In the listing below, identify each line with the word "three" and return those lines.
(begin)
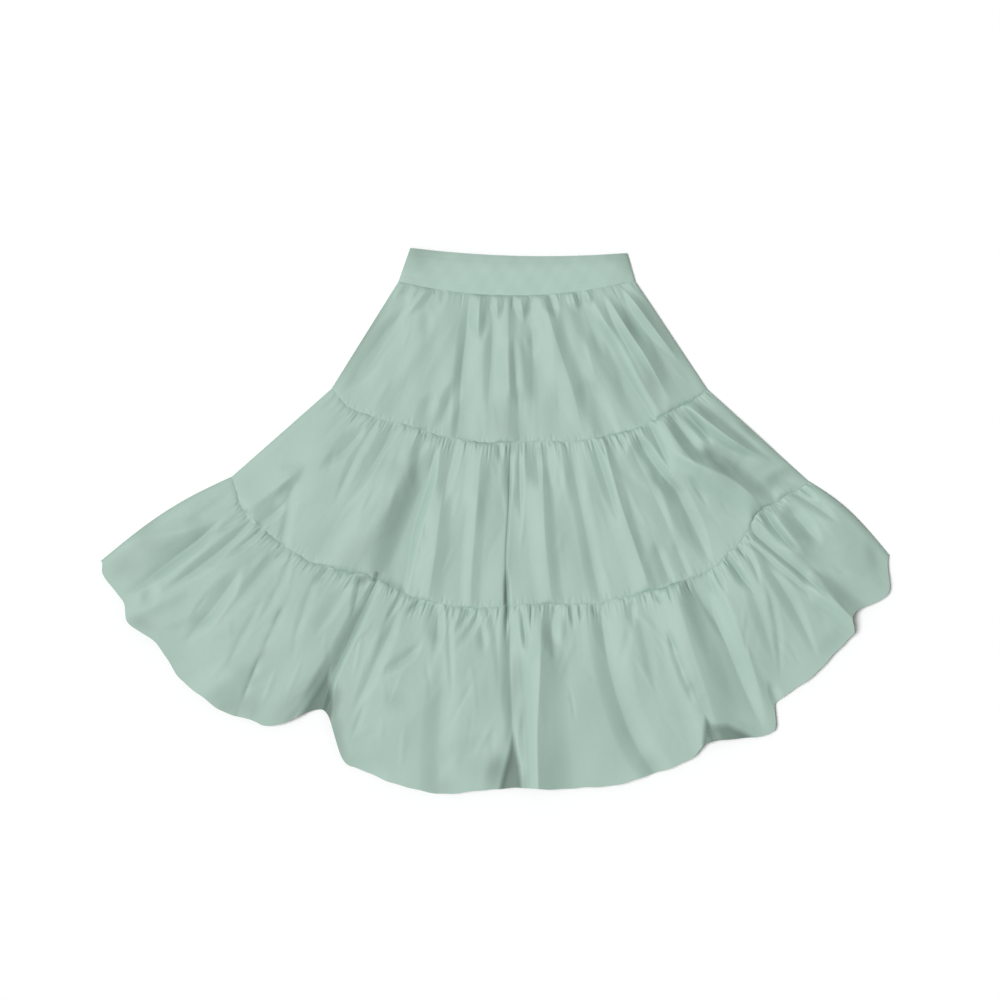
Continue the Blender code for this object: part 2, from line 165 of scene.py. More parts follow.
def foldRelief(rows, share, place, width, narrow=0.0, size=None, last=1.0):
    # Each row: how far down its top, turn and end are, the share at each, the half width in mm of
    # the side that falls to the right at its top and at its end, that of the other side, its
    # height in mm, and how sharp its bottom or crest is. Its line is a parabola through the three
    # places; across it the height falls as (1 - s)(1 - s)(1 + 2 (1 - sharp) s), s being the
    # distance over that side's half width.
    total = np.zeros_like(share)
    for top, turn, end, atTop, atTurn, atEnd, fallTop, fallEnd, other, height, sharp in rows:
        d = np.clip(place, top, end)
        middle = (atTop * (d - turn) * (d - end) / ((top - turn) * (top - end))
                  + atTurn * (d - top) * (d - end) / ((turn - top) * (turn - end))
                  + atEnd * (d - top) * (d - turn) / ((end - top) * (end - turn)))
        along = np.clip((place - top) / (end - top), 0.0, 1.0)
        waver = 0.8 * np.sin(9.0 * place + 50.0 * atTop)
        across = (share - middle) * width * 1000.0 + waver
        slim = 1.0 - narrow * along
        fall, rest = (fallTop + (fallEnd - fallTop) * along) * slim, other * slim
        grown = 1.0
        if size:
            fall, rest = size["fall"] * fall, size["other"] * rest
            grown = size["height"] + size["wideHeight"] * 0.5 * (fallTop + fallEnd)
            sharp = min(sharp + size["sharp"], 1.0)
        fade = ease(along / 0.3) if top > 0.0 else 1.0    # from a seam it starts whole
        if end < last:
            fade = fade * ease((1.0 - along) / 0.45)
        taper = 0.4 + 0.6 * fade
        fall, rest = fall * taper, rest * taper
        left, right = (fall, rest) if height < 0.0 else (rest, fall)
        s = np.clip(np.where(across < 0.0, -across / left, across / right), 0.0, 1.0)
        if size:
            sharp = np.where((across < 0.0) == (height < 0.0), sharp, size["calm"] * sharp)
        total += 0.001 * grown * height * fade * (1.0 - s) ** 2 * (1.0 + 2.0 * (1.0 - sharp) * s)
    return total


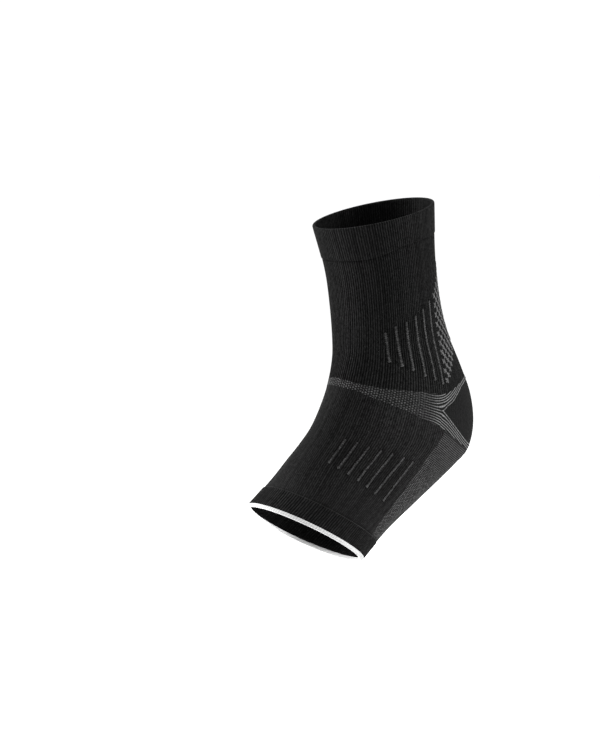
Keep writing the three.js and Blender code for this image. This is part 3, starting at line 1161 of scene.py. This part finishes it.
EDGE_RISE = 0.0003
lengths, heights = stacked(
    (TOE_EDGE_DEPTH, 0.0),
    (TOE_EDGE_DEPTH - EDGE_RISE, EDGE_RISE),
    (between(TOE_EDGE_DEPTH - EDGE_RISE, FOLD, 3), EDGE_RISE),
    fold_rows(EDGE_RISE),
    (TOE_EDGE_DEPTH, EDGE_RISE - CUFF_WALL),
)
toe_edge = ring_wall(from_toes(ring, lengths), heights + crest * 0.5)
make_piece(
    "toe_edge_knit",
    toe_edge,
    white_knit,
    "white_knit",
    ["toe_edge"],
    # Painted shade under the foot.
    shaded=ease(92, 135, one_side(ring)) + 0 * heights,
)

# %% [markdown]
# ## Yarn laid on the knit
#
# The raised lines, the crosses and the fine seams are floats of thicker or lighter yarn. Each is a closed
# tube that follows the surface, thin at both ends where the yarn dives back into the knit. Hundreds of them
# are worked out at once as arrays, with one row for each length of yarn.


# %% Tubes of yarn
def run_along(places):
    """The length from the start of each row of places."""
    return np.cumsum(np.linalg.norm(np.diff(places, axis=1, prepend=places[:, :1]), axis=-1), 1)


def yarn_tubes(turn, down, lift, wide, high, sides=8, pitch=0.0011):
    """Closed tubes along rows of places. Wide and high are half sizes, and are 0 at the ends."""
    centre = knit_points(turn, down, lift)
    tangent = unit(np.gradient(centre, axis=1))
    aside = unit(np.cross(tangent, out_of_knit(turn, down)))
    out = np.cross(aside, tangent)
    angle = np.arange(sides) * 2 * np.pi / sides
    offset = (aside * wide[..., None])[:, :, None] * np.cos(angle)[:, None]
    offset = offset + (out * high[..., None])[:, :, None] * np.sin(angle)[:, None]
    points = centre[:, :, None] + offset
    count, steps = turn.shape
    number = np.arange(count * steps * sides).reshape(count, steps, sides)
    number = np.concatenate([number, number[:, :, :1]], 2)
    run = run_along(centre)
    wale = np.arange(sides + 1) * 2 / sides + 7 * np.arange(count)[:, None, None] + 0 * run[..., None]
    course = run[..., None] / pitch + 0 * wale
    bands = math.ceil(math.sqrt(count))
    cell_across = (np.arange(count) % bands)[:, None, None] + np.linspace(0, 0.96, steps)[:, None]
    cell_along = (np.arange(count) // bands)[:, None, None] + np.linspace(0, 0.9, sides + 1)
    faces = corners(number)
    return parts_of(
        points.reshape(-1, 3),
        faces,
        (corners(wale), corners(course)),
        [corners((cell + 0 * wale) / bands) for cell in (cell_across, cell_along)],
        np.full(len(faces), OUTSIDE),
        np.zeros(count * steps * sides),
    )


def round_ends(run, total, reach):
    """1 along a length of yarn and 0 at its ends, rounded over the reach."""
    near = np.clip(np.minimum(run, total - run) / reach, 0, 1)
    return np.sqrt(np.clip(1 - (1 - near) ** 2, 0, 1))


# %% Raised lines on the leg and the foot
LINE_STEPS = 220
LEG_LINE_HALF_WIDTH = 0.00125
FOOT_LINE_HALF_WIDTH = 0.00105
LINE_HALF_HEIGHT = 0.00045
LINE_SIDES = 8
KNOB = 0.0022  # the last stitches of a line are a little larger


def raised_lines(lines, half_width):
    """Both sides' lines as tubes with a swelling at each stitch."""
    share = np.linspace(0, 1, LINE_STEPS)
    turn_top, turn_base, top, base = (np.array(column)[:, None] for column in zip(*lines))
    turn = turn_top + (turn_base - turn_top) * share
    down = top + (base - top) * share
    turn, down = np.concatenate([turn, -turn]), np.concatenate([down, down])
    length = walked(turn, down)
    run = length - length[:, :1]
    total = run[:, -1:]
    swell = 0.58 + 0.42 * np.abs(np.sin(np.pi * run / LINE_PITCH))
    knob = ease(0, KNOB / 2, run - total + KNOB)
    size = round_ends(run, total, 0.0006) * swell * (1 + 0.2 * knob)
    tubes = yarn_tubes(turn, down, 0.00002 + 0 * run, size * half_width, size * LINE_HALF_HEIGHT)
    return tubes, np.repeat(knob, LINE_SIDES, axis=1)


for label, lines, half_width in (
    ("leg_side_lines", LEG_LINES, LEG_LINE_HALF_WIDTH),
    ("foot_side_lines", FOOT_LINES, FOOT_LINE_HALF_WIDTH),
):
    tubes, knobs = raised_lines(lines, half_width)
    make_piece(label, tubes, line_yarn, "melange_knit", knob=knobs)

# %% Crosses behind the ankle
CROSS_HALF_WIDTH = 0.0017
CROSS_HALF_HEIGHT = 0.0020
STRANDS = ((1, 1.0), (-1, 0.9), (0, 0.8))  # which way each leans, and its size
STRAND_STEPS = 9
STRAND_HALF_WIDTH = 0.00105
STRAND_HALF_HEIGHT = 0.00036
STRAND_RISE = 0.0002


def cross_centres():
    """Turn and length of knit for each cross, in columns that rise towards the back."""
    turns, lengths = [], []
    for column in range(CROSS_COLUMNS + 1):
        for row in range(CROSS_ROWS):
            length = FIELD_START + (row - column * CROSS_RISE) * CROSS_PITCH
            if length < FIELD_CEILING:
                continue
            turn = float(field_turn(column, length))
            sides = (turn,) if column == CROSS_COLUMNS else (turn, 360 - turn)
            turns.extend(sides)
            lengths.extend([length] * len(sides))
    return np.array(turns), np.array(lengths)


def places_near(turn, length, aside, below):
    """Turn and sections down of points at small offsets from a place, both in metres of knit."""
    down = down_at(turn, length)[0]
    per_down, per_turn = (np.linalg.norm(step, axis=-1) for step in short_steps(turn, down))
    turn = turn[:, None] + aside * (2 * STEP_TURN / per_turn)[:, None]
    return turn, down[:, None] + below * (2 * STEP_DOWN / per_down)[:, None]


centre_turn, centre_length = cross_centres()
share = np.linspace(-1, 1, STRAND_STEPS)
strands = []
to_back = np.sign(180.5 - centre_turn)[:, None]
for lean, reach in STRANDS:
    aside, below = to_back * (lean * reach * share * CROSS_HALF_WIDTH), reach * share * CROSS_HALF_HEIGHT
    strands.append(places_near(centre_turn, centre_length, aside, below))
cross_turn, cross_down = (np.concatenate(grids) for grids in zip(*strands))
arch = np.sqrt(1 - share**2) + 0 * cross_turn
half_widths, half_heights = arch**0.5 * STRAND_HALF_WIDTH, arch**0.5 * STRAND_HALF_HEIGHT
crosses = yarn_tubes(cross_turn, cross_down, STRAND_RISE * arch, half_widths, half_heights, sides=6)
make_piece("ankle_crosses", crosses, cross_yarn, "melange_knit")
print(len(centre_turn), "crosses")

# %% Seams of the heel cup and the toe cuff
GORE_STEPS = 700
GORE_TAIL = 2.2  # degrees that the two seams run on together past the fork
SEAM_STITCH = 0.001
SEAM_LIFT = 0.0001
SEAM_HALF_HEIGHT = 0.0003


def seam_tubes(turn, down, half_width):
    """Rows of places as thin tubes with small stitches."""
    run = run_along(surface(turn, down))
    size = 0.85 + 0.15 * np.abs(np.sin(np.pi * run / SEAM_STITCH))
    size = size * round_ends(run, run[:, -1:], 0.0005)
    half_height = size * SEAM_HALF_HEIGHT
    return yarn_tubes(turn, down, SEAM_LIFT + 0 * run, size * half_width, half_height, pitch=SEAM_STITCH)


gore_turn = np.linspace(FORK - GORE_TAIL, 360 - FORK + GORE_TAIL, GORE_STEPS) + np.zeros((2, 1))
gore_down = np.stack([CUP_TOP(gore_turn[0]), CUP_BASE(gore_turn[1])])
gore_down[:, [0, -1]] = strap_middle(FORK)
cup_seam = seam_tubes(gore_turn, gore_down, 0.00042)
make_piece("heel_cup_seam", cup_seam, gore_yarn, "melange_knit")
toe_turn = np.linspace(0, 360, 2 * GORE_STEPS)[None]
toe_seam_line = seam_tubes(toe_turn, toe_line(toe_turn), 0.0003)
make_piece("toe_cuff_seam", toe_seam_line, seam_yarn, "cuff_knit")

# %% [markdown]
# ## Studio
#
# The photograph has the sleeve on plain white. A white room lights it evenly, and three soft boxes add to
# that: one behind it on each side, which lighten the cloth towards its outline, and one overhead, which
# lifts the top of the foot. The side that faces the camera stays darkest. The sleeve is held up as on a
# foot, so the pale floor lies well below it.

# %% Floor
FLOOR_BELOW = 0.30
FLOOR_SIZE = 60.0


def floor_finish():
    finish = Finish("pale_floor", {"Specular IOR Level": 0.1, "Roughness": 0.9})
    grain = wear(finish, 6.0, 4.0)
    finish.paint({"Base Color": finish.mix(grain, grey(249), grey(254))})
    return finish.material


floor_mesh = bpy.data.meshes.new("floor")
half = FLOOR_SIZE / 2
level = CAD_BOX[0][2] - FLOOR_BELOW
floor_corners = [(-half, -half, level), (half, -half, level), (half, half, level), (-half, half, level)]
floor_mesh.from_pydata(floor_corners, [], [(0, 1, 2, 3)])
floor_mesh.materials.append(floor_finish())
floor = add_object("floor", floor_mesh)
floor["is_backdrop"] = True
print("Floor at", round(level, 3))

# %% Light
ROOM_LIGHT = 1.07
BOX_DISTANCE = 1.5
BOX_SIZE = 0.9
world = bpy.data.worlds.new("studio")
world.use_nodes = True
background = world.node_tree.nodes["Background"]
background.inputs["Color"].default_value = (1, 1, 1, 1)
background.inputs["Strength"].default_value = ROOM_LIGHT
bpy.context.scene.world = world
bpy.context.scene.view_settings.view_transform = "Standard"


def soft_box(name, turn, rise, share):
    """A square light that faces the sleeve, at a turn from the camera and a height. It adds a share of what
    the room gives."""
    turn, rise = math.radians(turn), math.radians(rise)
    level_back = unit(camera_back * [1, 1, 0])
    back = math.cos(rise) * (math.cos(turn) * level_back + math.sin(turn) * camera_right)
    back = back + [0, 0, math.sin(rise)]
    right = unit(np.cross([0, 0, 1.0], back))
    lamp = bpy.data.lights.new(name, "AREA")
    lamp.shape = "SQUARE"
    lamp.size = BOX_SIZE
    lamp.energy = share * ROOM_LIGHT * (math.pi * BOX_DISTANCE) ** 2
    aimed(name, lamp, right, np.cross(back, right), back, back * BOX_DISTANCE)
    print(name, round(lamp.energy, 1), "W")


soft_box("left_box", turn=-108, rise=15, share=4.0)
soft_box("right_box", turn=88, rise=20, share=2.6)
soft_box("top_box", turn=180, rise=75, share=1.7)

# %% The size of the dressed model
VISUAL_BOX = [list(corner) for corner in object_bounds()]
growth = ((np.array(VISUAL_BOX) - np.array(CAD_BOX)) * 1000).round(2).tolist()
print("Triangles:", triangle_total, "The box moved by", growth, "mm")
(end)
▶ _ANSWER TO THIS TASK_:
    # height in mm, and how sharp its bottom or crest is. Its line is a parabola through the three
Keep writing the three.js and Blender code for this image. This is part 3, starting at line 1161 of scene.py. This part finishes it.
# The photograph has the sleeve on plain white. A white room lights it evenly, and three soft boxes add to